The World Food Day is celebrated on October 16 every year. It is an opportunity to use the day to once more draw attention of youths to agricultural business.

Over the years, work on the agricultural sector has been left in the hands of old people in the villages that operate with local farm implements.

The use of human muscle as labour input and local implements like hoes and machetes alone in farming cannot produce enough food for the nations teeming population.

There is the need for massive adoption of improved farming technologies by all categories of farmers. At the moment, the vast majority of the nation’s youths loathe to take up farming as a profession.

There is the compelling need to make agriculture more lucrative, interesting and attractive to them.

Some farmers today are better off as there are many billionaire farmers. In the 1980s during the launch of the Green Revolution, the then President of Nigeria, Alhaji Shehu Shagari began the programme by tilling the ground at the then State House, Ribadu Road, Lagos.

The 39th President of United States of America, Jimmy Carter is a peanut farmer from Georgia. Farming must not be regarded as a poor-man’s job. Farming must be seen as a big business that should be given highest recognition in the society.

Adequate provision of insecticides for pests control and herbicides for weeding at highly subsidized rates would help to reduce drudgery in the farm operations. Simple and modified spraying machines like knap-sack sprayers and hand-sprayers should be supplied at subsidized rates and in sufficient quantity to reach the vast majority of the farmers in their localities.

In big commercial farms, the spraying of insecticides or herbicides is often done with the help of big spray-boom attached to the tractors. In some big farms, they use helicopters because large area of land must be covered. These are innovations or modern technologies in farming today.

Making Agricultural Science a compulsory subject in primary and post-primary schools up to Senior Secondary School,SS3 would help to encourage the nation’s youths to develop interest and acquire necessary skills in agriculture.

For this to be more successful, the governments(state and federal),should ensure the provision of enough teaching aids, facilities and implements in all the schools with enough teachers who specialize in Agricultural Science.

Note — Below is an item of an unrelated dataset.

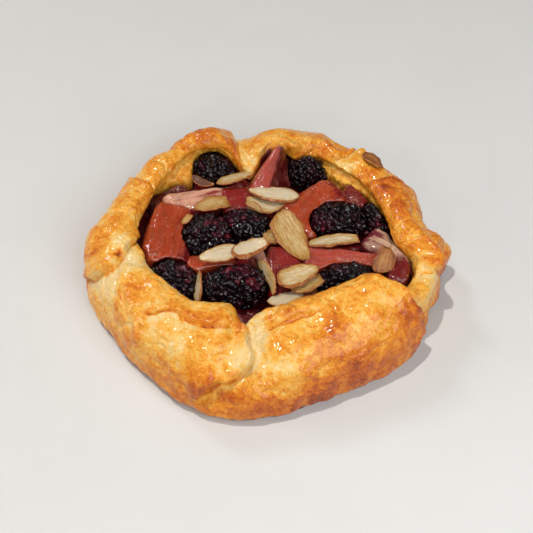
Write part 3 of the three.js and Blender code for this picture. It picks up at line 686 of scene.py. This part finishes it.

The Government should provide adequate funds and other incentives to support Agricultural Research and Extension. Regular training is required for all personnel involved in the process including teachers in Agricultural Science courses at all levels.

Complete mechanization of agriculture also has a great role to play in encouraging the youth to get involved. There is a compelling need to subsidize modern farm machinery like tractors, harvesters, spraying machines, seed planters, water-pumps so that they are affordable to all categories of farmers.

The use of farm machinery would make farming easier, save time and human energy and increase to a large extent productivity per man per acreage of farmland.

Credit facilities should be made more readily available to farmers to enable them procure those farm inputs and machinery.

Leaders must realize that it was the rural or village small- scale farmers who fed, “clothed” and housed Nigerians during the Agricultural boom of 1960s when Agriculture was the major foreign exchange earner and the backbone of Nigeria’s economy.

With adequate support from all tiers of Governmentt, agriculture can regain its pride of glory in Nigeria.